▶ _Problem description_: The lines to be extracted run from the start of the listing through the line containing "0), (0, 0, 0, 1)))"; copy them exactly and nothing else.

----

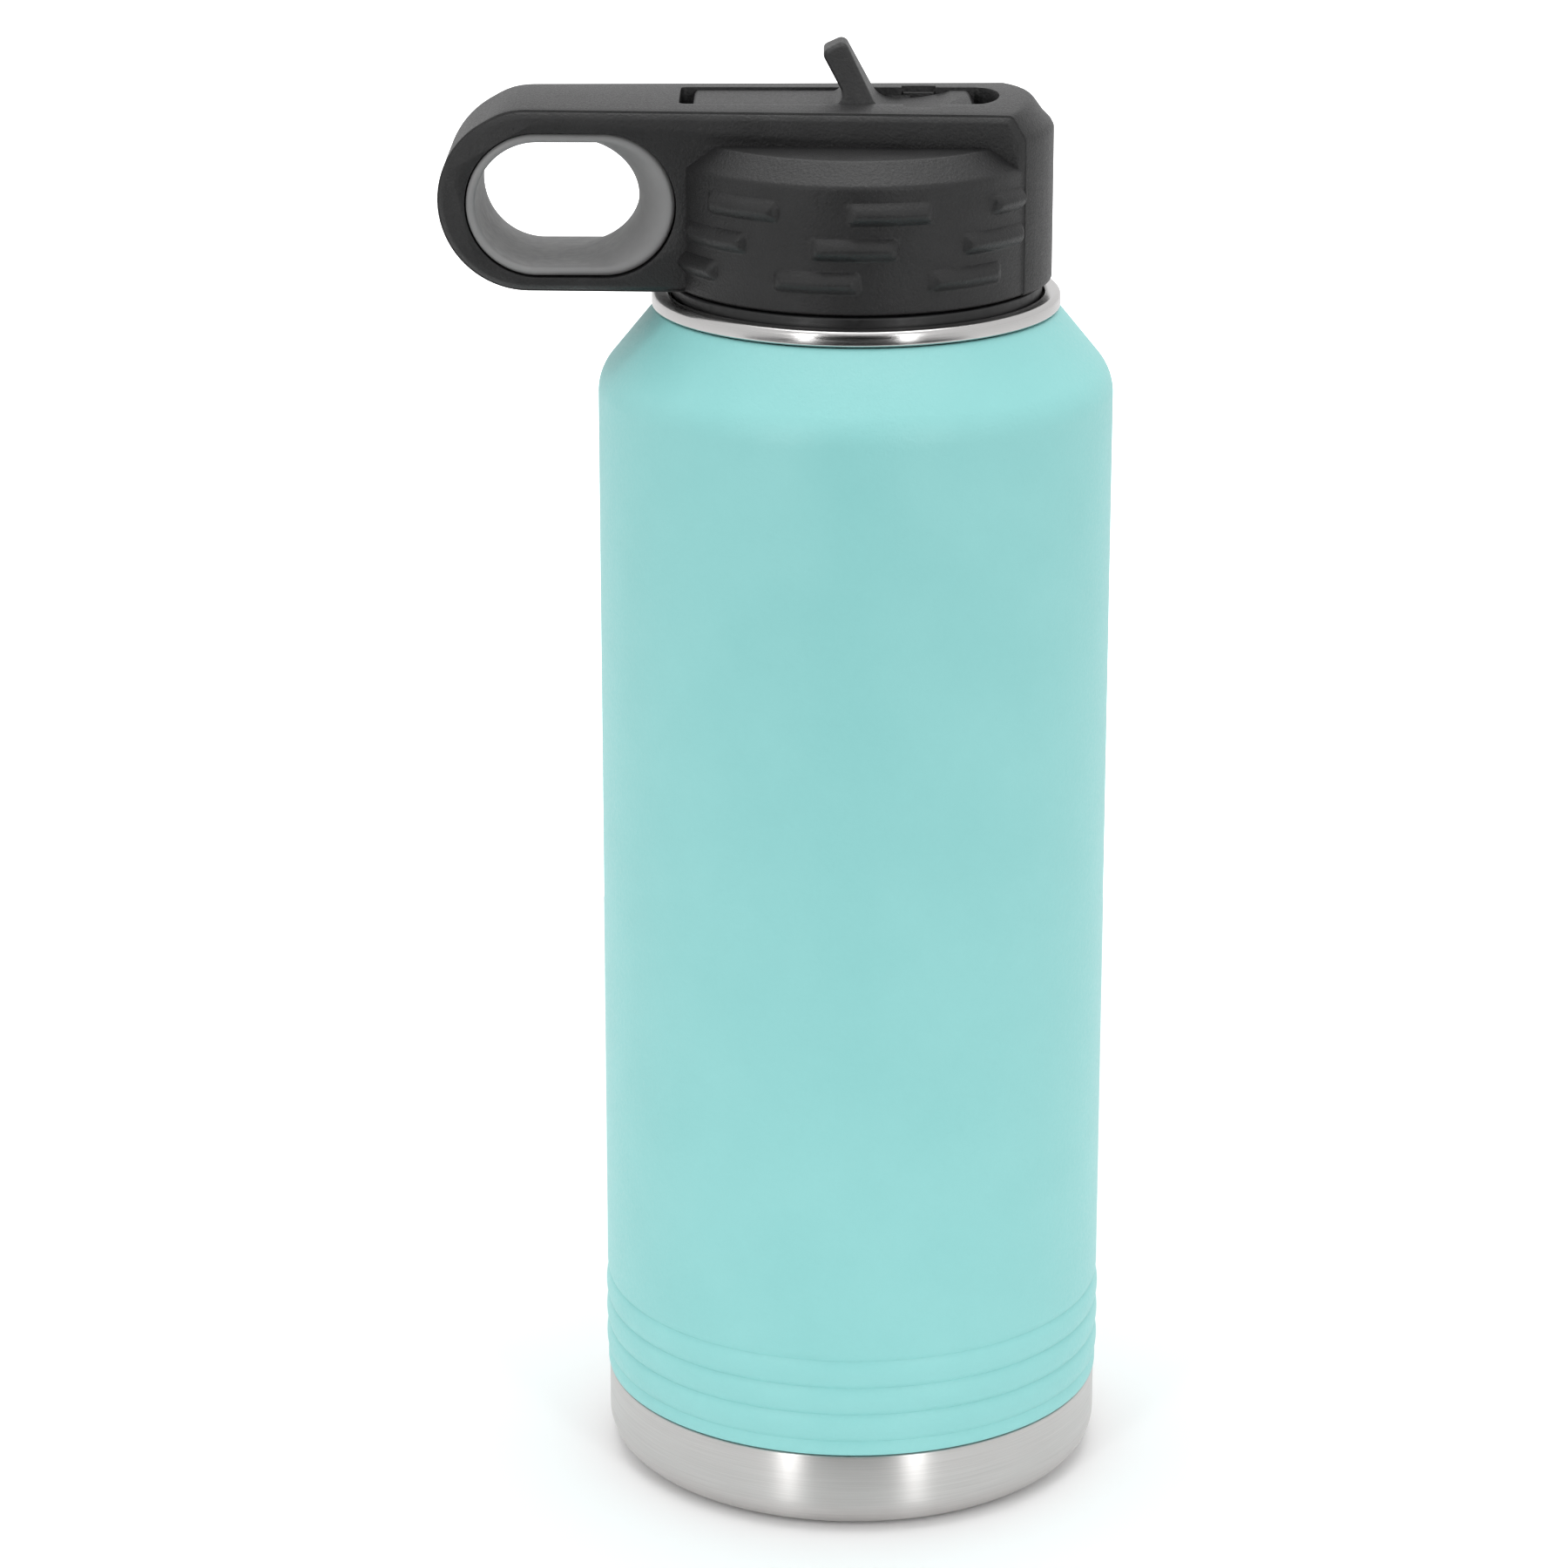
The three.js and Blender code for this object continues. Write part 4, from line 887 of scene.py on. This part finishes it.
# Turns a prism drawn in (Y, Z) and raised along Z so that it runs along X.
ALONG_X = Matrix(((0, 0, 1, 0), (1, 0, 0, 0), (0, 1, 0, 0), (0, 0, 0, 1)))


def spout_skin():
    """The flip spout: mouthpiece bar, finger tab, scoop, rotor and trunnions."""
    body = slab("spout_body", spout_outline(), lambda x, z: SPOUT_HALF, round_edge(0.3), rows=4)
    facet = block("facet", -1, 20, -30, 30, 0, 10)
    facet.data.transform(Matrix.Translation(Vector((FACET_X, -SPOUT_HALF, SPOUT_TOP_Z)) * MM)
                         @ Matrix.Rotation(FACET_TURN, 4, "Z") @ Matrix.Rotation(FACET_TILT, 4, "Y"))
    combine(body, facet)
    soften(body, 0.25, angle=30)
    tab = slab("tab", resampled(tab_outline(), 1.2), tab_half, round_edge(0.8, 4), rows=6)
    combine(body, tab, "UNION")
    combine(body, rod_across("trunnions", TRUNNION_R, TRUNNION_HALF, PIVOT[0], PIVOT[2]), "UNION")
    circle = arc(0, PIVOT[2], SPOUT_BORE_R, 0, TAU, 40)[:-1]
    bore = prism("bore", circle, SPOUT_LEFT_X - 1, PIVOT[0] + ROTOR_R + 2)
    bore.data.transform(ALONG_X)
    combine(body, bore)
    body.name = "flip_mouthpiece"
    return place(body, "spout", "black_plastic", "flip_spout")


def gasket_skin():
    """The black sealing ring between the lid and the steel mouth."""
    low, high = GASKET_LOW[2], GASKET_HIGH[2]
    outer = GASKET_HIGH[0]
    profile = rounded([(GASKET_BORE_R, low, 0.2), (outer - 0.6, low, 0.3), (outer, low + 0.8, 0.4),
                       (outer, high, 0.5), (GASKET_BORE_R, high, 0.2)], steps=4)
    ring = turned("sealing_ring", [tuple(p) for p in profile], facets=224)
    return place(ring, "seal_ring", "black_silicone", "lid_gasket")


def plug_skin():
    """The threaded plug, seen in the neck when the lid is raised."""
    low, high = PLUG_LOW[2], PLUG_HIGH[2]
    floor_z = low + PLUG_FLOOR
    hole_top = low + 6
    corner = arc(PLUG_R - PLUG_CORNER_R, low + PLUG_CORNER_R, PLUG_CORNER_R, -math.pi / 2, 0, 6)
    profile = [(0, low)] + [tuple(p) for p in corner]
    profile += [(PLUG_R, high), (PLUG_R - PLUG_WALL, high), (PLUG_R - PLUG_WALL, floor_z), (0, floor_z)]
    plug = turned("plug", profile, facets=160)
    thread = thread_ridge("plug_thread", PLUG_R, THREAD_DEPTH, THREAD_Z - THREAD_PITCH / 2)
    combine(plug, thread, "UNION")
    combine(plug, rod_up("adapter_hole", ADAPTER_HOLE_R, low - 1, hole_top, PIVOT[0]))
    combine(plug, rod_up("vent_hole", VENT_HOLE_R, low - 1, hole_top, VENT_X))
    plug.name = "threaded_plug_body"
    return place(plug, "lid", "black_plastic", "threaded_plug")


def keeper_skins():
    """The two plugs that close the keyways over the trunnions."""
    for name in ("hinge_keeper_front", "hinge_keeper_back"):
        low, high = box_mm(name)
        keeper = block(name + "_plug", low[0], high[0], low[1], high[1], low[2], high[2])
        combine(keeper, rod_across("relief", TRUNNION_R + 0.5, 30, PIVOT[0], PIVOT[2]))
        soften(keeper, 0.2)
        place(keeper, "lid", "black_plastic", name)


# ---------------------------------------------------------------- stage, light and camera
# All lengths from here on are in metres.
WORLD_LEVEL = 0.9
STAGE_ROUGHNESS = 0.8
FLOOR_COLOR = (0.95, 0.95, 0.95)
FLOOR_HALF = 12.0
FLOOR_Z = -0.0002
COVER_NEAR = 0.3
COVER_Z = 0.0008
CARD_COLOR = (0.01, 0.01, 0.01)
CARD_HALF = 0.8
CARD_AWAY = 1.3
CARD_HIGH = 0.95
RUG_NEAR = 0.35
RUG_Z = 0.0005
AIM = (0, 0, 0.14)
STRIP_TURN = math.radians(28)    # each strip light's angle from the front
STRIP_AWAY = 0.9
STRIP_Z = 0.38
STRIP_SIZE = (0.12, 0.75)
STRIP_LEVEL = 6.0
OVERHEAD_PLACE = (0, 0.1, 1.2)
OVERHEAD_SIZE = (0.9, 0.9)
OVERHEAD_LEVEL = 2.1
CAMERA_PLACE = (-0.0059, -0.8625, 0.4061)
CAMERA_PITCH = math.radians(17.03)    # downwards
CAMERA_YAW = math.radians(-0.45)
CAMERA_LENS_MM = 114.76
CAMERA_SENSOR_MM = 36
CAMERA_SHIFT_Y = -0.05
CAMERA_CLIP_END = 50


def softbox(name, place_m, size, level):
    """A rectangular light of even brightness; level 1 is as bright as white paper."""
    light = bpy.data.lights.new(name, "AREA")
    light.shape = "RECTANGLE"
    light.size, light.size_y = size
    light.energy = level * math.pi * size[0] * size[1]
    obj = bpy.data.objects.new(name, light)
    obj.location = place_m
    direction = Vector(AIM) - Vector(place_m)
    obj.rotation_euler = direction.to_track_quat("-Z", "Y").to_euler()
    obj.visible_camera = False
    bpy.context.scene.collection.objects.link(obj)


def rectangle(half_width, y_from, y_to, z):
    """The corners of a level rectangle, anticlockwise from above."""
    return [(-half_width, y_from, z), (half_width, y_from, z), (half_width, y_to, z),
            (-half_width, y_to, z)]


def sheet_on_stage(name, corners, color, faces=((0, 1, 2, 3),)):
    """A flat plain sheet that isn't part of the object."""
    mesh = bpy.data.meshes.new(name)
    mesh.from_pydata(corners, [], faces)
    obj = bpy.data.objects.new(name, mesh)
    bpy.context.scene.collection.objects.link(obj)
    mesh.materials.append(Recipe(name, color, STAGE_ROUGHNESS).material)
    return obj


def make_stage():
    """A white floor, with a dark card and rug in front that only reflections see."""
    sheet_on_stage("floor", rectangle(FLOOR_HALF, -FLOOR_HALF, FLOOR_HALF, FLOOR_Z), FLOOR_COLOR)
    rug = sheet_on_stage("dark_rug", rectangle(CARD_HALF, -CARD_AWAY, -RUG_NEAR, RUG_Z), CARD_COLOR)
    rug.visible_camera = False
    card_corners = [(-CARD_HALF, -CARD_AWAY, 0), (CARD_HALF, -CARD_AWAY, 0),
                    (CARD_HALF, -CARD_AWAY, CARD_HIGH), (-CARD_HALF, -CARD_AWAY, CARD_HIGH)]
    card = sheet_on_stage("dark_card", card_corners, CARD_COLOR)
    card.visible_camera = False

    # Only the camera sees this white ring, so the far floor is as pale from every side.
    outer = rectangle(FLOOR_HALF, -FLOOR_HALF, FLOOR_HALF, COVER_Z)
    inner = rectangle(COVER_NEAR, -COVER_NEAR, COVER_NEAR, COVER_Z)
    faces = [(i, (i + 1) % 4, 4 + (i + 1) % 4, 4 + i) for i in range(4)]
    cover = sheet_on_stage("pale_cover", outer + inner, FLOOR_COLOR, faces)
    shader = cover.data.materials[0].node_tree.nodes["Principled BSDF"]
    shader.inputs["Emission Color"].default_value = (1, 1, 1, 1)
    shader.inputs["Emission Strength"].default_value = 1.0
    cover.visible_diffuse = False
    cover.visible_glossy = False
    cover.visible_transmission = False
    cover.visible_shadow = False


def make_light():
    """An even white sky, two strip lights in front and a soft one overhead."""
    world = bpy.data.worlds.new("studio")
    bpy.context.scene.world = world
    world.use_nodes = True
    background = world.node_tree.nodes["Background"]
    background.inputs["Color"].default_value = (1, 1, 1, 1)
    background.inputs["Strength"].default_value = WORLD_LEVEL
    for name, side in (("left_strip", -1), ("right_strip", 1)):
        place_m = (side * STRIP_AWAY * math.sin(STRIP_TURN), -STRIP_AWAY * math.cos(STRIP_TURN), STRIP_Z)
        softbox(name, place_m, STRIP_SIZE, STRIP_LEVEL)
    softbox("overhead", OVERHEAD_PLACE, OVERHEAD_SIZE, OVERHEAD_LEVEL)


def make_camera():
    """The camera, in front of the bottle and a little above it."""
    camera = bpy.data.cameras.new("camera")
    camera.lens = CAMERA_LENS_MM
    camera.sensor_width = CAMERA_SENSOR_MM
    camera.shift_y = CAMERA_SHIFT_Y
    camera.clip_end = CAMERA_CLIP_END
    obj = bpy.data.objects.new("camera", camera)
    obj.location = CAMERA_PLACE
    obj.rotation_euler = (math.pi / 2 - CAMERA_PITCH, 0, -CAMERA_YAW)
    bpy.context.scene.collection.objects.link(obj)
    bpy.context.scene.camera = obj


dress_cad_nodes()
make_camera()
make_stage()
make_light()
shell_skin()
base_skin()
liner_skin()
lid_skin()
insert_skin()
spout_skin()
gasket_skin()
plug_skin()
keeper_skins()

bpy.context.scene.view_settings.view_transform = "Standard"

----

▶ _The response_:
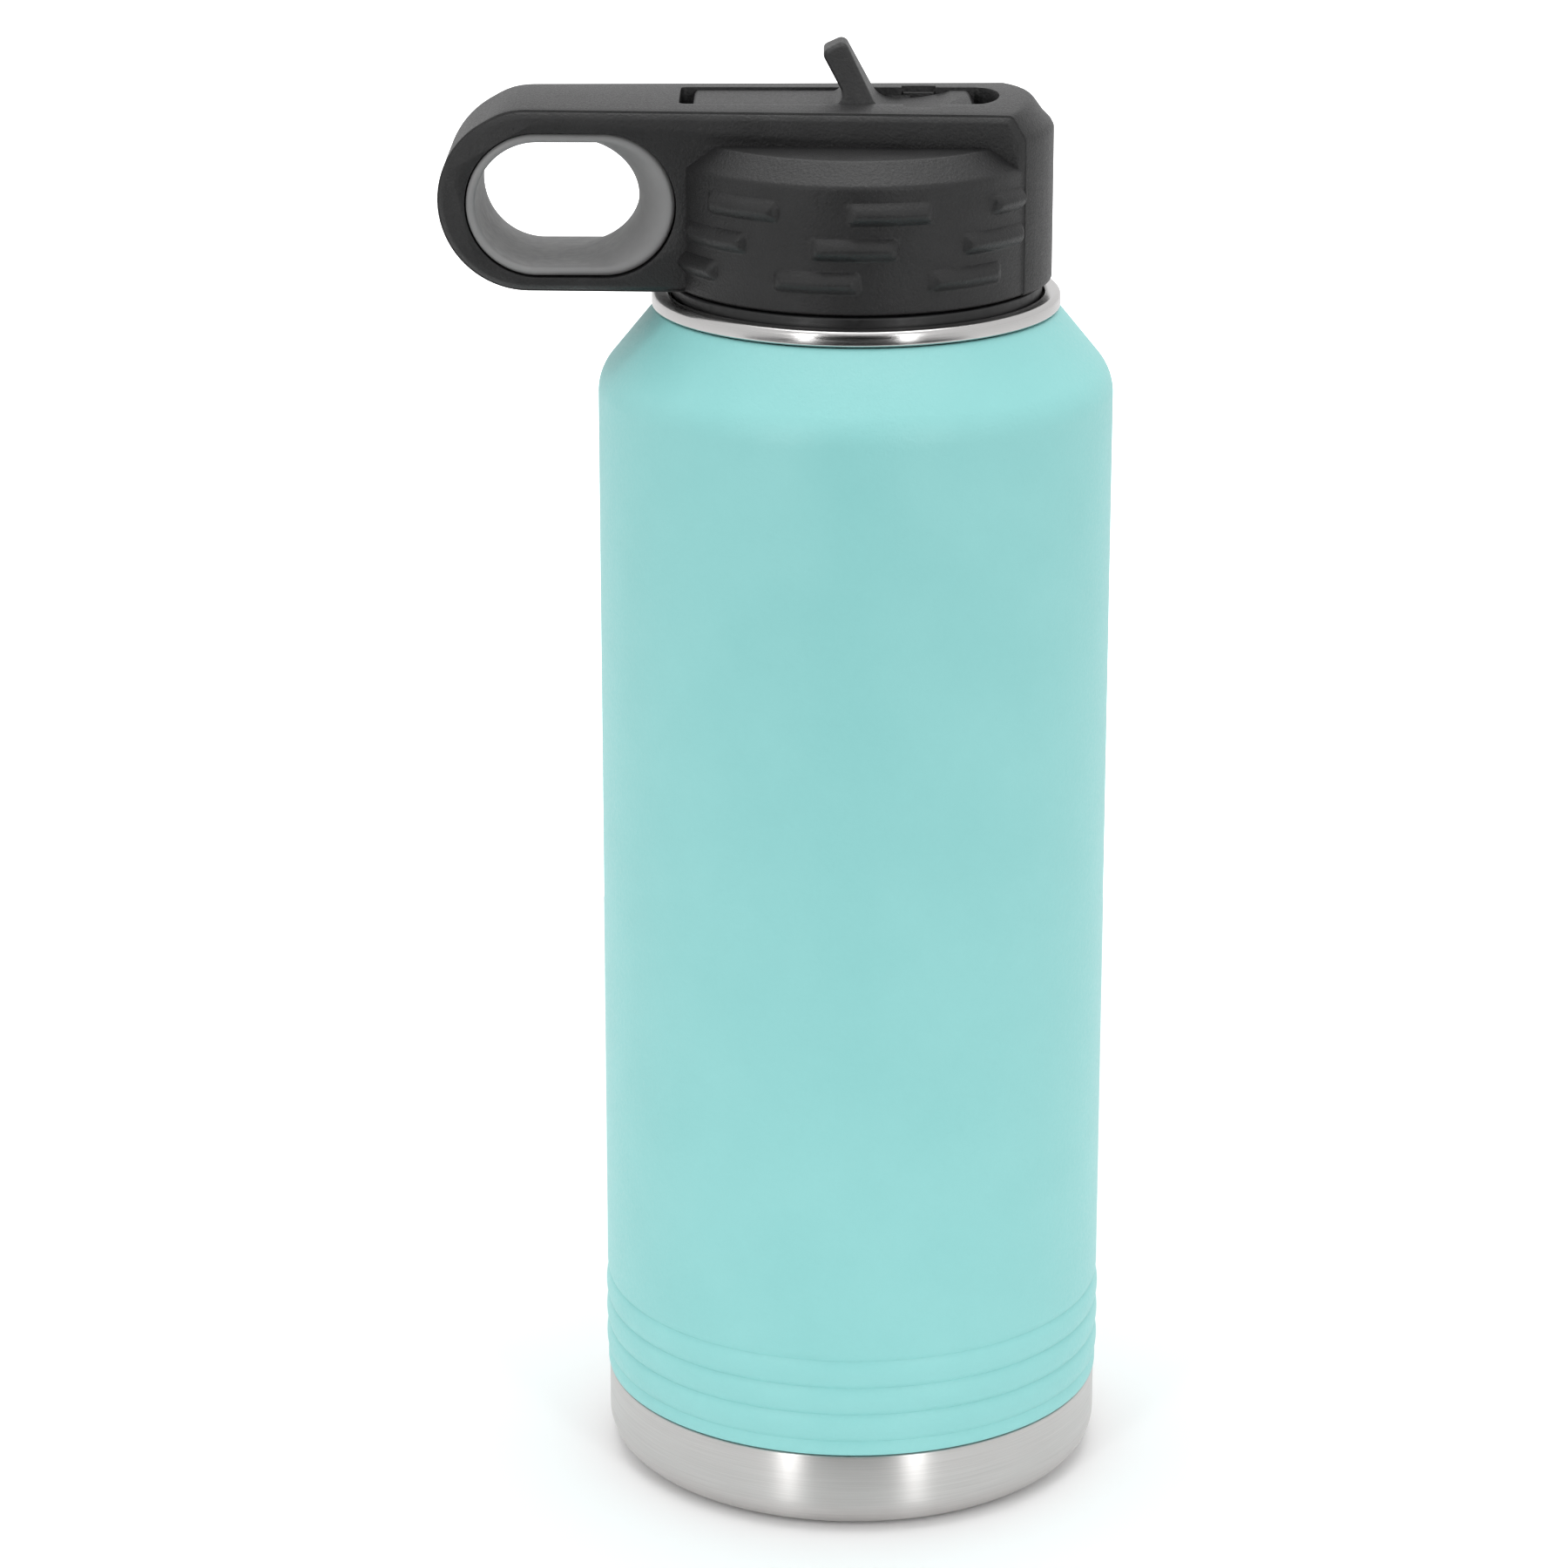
The three.js and Blender code for this object continues. Write part 4, from line 887 of scene.py on. This part finishes it.
# Turns a prism drawn in (Y, Z) and raised along Z so that it runs along X.
ALONG_X = Matrix(((0, 0, 1, 0), (1, 0, 0, 0), (0, 1, 0, 0), (0, 0, 0, 1)))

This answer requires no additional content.